Provided data
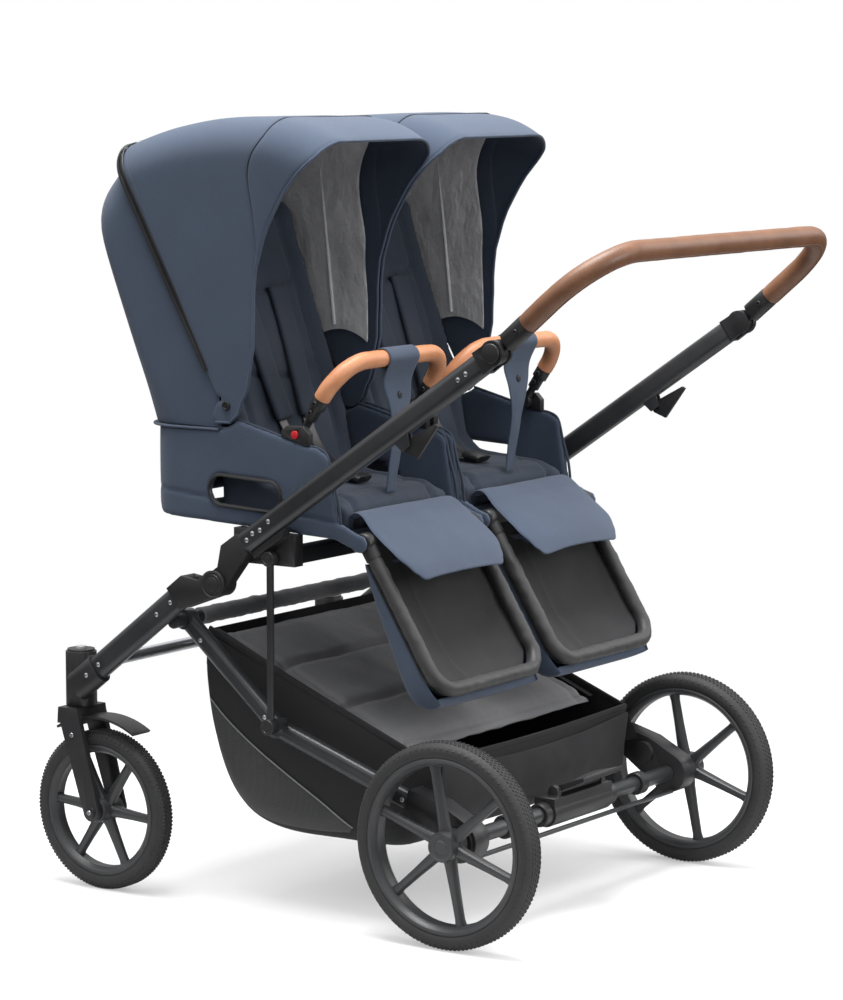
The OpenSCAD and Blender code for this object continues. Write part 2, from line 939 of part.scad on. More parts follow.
module crotch_strap(side) {
    top = bumper_pivot + bumper_reach * [cos(bumper_angle), sin(bumper_angle)];
    color("#2c3a4e")
        at_seat(side)
            difference() {
                union() {
                    slab(-strap_half, strap_half)
                        translate(top)
                            circle(bumper_r + 3.5);
                    intersection() {
                        slab(-strap_half, strap_half)
                            polygon([top + [bumper_r, 0], top + [bumper_r + 3.5, 0],
                                top + [10, -110], [33, 680.8], [28, 680.8], top + [6, -110]]);
                        translate([0, 200, 0])
                            rotate([90, 0, 0])
                                linear_extrude(400)
                                    polygon([[-strap_half, top[1]], [strap_half, top[1]],
                                        [strap_end, top[1] - 120], [strap_end, 600],
                                        [-strap_end, 600], [-strap_end, top[1] - 120]]);
                    }
                }
                slab(-strap_half - cut, strap_half + cut)
                    translate(top)
                        circle(bumper_r + seated);
            }
}

// ---- leg rests ----

module leg_plane(side) {
    at_seat(side)
        translate([0, leg_pivot[0], leg_pivot[1]])
            rotate([leg_angle, 0, 0])
                children();
}

module leg_frame(side) {
    color("#1d1e20")
        leg_plane(side)
            difference() {
                union() {
                    both_sides()
                        translate([leg_half - 7, 0, 0])
                            rotate([0, 90, 0])
                                cylinder(h = 21, r = 16);
                    u_bar(leg_half, 8, leg_rest_len, leg_bend, leg_tube_r, 0);
                }
                both_sides()
                    translate([leg_half - 11, 0, 0])
                        rotate([0, 90, 0])
                            cylinder(h = 26, r = 6 + pin_fit);
            }
}

module leg_rest(side) {
    half = leg_half - leg_tube_r - seated;
    color("#2c3a4e")
        at_seat(side) {
            slab(-half, half) {
                translate(leg_pivot)
                    circle(27);
                translate(leg_pivot)
                    rotate(leg_angle)
                        polygon([[0, -27], [0, 5], [leg_rest_len - 42, 5],
                            [leg_rest_len - 42, -20], [100, -20]]);
                translate(leg_pivot)
                    rotate(leg_angle)
                        polygon([[-24, 12], [0, 26], [48, 48], [88, 62], [90, 57],
                            [50, 36], [10, 5], [0, 0]]);
            }
            slab(30 - half, half - 30)
                translate(leg_pivot)
                    rotate(leg_angle)
                        polygon([[leg_rest_len - 50, 5], [leg_rest_len - leg_tube_r - seated, 5],
                            [leg_rest_len - leg_tube_r - seated, -20],
                            [leg_rest_len - 50, -20]]);
            slab(-half - leg_tube_r - 8, half + leg_tube_r + 8)
                translate(leg_pivot)
                    rotate(leg_angle)
                        polygon([[60, -15], [leg_rest_len + 4, -15], [leg_rest_len + 16, -40],
                            [leg_rest_len + 6, -66], [leg_rest_len - 30, -82],
                            [leg_rest_len - 80, -62], [60, -34]]);
        }
}

front_legs();
front_cross_tube();
steering_heads();
fold_hinge_cheeks();
caster_fork(1);  // caster_fork_left
caster_fork(-1);  // caster_fork_right
front_wheel(1);  // front_wheel_left
front_wheel(-1);  // front_wheel_right
front_tyre(1);  // front_tyre_left
front_tyre(-1);  // front_tyre_right
swivel_lock(1);  // swivel_lock_left
swivel_lock(-1);  // swivel_lock_right
push_tubes();
push_castings();
seat_brackets();
seat_cross_bar();
handle_pivots();
handle_bar();
handle_grip();
handle_button(1);  // handle_button_left
handle_button(-1);  // handle_button_right
fold_trigger(1);  // fold_trigger_left
fold_trigger(-1);  // fold_trigger_right
struts();
rear_legs();
rear_cross_tubes();
axle_pods();
brake_housing();
brake_pedal();
rear_wheel(1);  // rear_wheel_left
rear_wheel(-1);  // rear_wheel_right
rear_tyre(1);  // rear_tyre_left
rear_tyre(-1);  // rear_tyre_right
basket();
basket_cover();
seat_hull(1);  // seat_hull_left
seat_pad(1);  // seat_pad_left
canopy_rear(1);  // canopy_rear_left
canopy_front(1);  // canopy_front_left
bumper_mounts(1);  // bumper_mounts_left
bumper_button(1, 1);  // bumper_button_left_outer
bumper_button(1, -1);  // bumper_button_left_inner
bumper_bar(1);  // bumper_bar_left
bumper_grip(1);  // bumper_grip_left
crotch_strap(1);  // crotch_strap_left
leg_frame(1);  // leg_frame_left
leg_rest(1);  // leg_rest_left
seat_hull(-1);  // seat_hull_right
seat_pad(-1);  // seat_pad_right
canopy_rear(-1);  // canopy_rear_right
canopy_front(-1);  // canopy_front_right
bumper_mounts(-1);  // bumper_mounts_right
bumper_button(-1, -1);  // bumper_button_right_outer
bumper_button(-1, 1);  // bumper_button_right_inner
bumper_bar(-1);  // bumper_bar_right
bumper_grip(-1);  // bumper_grip_right
crotch_strap(-1);  // crotch_strap_right
leg_frame(-1);  // leg_frame_right
leg_rest(-1);  // leg_rest_right
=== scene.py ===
# %% [markdown]
# # A side-by-side twin pushchair
# The CAD model gives every size and every joint. This notebook dresses it: metal and plastic parts get
# rounded edges and screws, wheels get tyres with tread, and the cloth parts are made as cloth.
# One unit is a metre. Travel is toward -Y, the handle is toward +Y, the ground is Z = 0, left is +X.

# %% Load the fixed frame
import math

import bmesh
import bpy
import json
from mathutils import Matrix, Vector, noise


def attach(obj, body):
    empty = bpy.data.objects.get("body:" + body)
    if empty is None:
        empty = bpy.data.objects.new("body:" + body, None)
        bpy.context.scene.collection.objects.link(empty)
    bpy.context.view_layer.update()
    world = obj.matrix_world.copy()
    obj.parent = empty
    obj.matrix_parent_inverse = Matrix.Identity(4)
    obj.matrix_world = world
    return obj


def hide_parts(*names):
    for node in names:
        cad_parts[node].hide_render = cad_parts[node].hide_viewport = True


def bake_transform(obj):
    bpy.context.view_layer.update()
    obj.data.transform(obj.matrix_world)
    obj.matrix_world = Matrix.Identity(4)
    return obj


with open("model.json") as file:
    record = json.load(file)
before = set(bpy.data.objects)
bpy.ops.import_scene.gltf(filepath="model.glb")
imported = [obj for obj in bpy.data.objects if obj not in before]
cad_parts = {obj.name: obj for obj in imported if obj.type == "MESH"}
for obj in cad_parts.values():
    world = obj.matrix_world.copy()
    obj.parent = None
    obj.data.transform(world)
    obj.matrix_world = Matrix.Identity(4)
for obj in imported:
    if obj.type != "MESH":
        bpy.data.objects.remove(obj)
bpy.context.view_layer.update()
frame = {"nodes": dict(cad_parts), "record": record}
body_of = {node: body for body, nodes in frame["record"]["behaviour"]["bodies"].items() for node in nodes}
SIDES = (("left", 1), ("right", -1))

# %% [markdown]
# ## Camera, floor and light
# The camera stands low on the left, beside the handle, looking forward. Large soft panels light the cloth
# from above, the backdrop stays white, and a pale floor that fades out holds a faint shadow.

# %% Camera
SEAT_X = 0.178
AIM = Vector((0, -0.082, 0.55))


def make_camera(azimuth, elevation, distance, lens, shift):
    away = Vector((math.sin(azimuth) * math.cos(elevation), -math.cos(azimuth) * math.cos(elevation),
                   math.sin(elevation)))
    data = bpy.data.cameras.new("camera")
    data.lens, data.sensor_width = lens, 36
    data.shift_x, data.shift_y = shift
    camera = bpy.data.objects.new("camera", data)
    bpy.context.scene.collection.objects.link(camera)
    camera.location = AIM + away * distance
    camera.rotation_mode = "QUATERNION"
    camera.rotation_quaternion = (-away).to_track_quat("-Z", "Y")
    data.clip_start, data.clip_end = 0.1, 100
    bpy.context.scene.camera = camera


make_camera(math.radians(124.5), math.radians(8.05), 5.9, 126, (0.026, 0.055))


# %% Floor and lights
def add_light(name, place, target, size, power):
    data = bpy.data.lights.new(name, "AREA")
    data.shape, data.size, data.size_y = "RECTANGLE", size[0], size[1]
    data.energy = power
    light = bpy.data.objects.new(name, data)
    bpy.context.scene.collection.objects.link(light)
    light.location = place
    light.rotation_mode = "QUATERNION"
    light.rotation_quaternion = (Vector(target) - Vector(place)).to_track_quat("-Z", "Y")


add_light("key_panel", (0.4, -0.2, 4.1), (0, -0.1, 0.7), (2.2, 2.2), 215)
add_light("side_panel", (3.6, -2.0, 3.6), (0, 0, 0.7), (0.5, 2.6), 9)
add_light("back_panel", (-3.6, 2.4, 2.6), (0, 0, 0.7), (2.2, 2.2), 40)
add_light("front_fill", (-0.3, 5.0, 2.0), (0, -0.1, 0.9), (1.8, 1.8), 95)
bpy.context.scene.view_settings.view_transform = "Standard"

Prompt
Scan the data for the word "before" and copy every line where it shows up.

Output for this exercise
before = set(bpy.data.objects)
imported = [obj for obj in bpy.data.objects if obj not in before]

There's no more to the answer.